The following is from the May 20, 2011, edition of The Dallas Morning News. John Gibson is a senior writer and producer in the Integrated Marketing in SMU's Office of Public Affairs.

May 23, 2011

By KATHLEEN GREEN
Special Contributor

Related items  Composer and SMU academic John Gibson has penned scads of musical scores over the years, but nothing quite like this.

 As artist-in-residence for the Dallas Wind Symphony, Gibson was asked to help the group celebrate its 25th anniversary by concocting instruments made from items found at longtime sponsor Elliott’s Hardware. Twenty-seven instruments later, Gibson put together a symphony like no other to debut: his composition Man, Dreams and Hardware.

“It’s about the complex and somewhat cantankerous relationship between God and man and how hardware has shaped the world,” says Gibson, senior writer and producer for integrated marketing at SMU. “It sort of has taken on a life of its own.”

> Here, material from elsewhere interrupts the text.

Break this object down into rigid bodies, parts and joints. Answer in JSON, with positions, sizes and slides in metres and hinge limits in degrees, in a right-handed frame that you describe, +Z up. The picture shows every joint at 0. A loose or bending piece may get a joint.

 The piece debuted to a warm reception at the symphony’s April 20 gala at the Meyerson Symphony Center, he says, followed by a hands-on display at Elliott’s in early May. Each instrument, with unique parts and humorous monikers, played a significant role, drawing queries as to how he ever dreamed up such gems.

“Oddly enough, I did have some dreams at night when I would think of an instrument,” he says. “I don’t know where the inspiration came from. Sometimes the name happened before the instrument.”

Those names include the Santiago Calatravatar, a harplike instrument modeled after the namesake Dallas bridge; the sawsophone, made out of circular saw blades; the wazootie, which makes a snoring sound from its surgical glove stretched over a PVC pipe; not to mention the Patuba and Batuba and the PVCiccolo.

But don’t ask him which instrument is his favorite.

“Oh, they’re like children,” says Gibson, who has two grown sons with his wife of 45 years, Dana Adams Gibson. “You have to love them all. But I think perhaps the Snakes Alive!” which is made of drain tubes played by bopping them with grout sponges on sticks.

When Gibson isn’t applying his creative genius to such projects — along with his recognized work scoring band, orchestra and choir music — he enjoys the arts and entertainment about town with his wife, sons and three grandsons.